Month: July 2015

  • Friday, July 17, 5:00 pm – 7:00 pm – Cocktails in Great Gardens – The Home of Judith Fetterley

    Cocktails in Great Gardens have become some of the Berkshire Botanical Garden’s most popular summer events by offering guests the opportunity to tour some of the most amazing private gardens that the Berkshires have to offer and this year is no exception. The home of author Judith Fetterley in Glenmont, NY is a true stand out and a garden you won’t want to miss. BBG member price $35, nonmembers $50. Register online at www.berkshirebotanical.org, or call 413-298-3926.

  • Wednesday, July 15, 10:00 am – 4:00 pm – Annual Sandwich Garden Tour

    Visit a number of lovely private home gardens in Sandwich at your leisure anytime between 10am and 4pm.  Light refreshments will be served overlooking the Wildflower Garden at the Green Briar Nature Center, 6 Discovery Hill Road off Route 6A in East Sandwich. Tickets contain a map and directions to each garden and may be purchased in advance or on the day of the tour at Green Briar.
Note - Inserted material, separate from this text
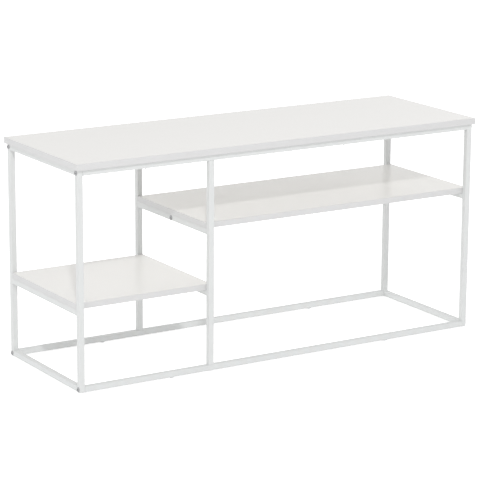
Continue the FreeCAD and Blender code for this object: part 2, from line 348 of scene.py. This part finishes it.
def add_sky():
    """Soft studio light from all round: a bright horizon and a few large soft lights."""
    world = bpy.data.worlds.new("studio")
    world.use_nodes = True
    tree = world.node_tree
    place = tree.nodes.new("ShaderNodeTexCoord").outputs["Generated"]
    up = tree.nodes.new("ShaderNodeSeparateXYZ")
    tree.links.new(place, up.inputs[0])
    angle = math_node(tree, "ARCSINE", up.outputs["Z"], 0.0)
    fade = smooth_step(tree, angle, math.radians(90.0), math.radians(HORIZON_TOP))
    total = math_node(tree, "MULTIPLY", fade, HORIZON)
    for azimuth, elevation, radius, strength in SOFT_LIGHTS:
        facing = tree.nodes.new("ShaderNodeVectorMath")
        facing.operation = "DOT_PRODUCT"
        tree.links.new(place, facing.inputs[0])
        facing.inputs[1].default_value = direction(azimuth, elevation)
        glow = smooth_step(tree, facing.outputs["Value"], math.cos(math.radians(radius)), 1.0)
        total = math_node(tree, "ADD", total, math_node(tree, "MULTIPLY", glow, strength))
    tree.links.new(total, tree.nodes["Background"].inputs["Strength"])
    tree.nodes["Background"].inputs["Color"].default_value = (1.0, 1.0, 1.0, 1.0)
    bpy.context.scene.world = world


def add_camera():
    """A long-lens camera in front of the table, to its left and a little above it."""
    lens = bpy.data.cameras.new("camera")
    lens.lens = CAMERA_LENS_MM
    lens.clip_end = CAMERA_CLIP_END
    camera = bpy.data.objects.new("camera", lens)
    towards_camera = direction(CAMERA_AZIMUTH, CAMERA_ELEVATION)
    upright = towards_camera.to_track_quat("Z", "Y").to_matrix()
    roll = Matrix.Rotation(math.radians(CAMERA_ROLL), 3, "Z")
    place = Matrix.Translation(CAMERA_AIM + towards_camera * CAMERA_DISTANCE)
    camera.matrix_world = place @ (upright @ roll).to_4x4()
    bpy.context.scene.collection.objects.link(camera)
    bpy.context.scene.camera = camera


finishes = paint_nodes()
paint = finishes["painted_steel"]
add_welds(
    "left_frame_welds", ["left_top_crossbar", "short_shelf_end_crossbar"],
    ["left_bottom_crossbar"], paint,
)
add_welds(
    "right_frame_welds", ["right_top_crossbar", "long_shelf_end_crossbar"],
    ["right_bottom_crossbar"], paint,
)
add_welds("middle_frame_welds", ["middle_upper_crossbar", "middle_lower_crossbar"], [], paint)
add_floor()
add_key_light()
add_sky()
add_camera()
bpy.context.scene.view_settings.view_transform = "Standard"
All proceeds benefit the educational programs of the Burgess Society and its Green Briar Nature Center. Tickets are $15. Rain date is Friday, July 17. For more information you may call 508-888-6870, or visit http://www.thorntonburgess.org.

  • Thursday, July 23, 6:00 pm – 8:30 pm – Arts on the Green

    Join the Massachusetts Horticultural Society at Elm Bank on Thursday, July 23, from 6 – 8:30 pm, for our summer music and arts series, sponsored by Wellesley Bank Charitable Foundation. This evening will feature an Art Walk of artists showcasing their work throughout the gardens. It is a chance for the community to buy original art from the artists who make it. Enjoy live music in the Maple Grove, bring a picnic, and wander the gardens. We will also have family art projects for kids. Free to all!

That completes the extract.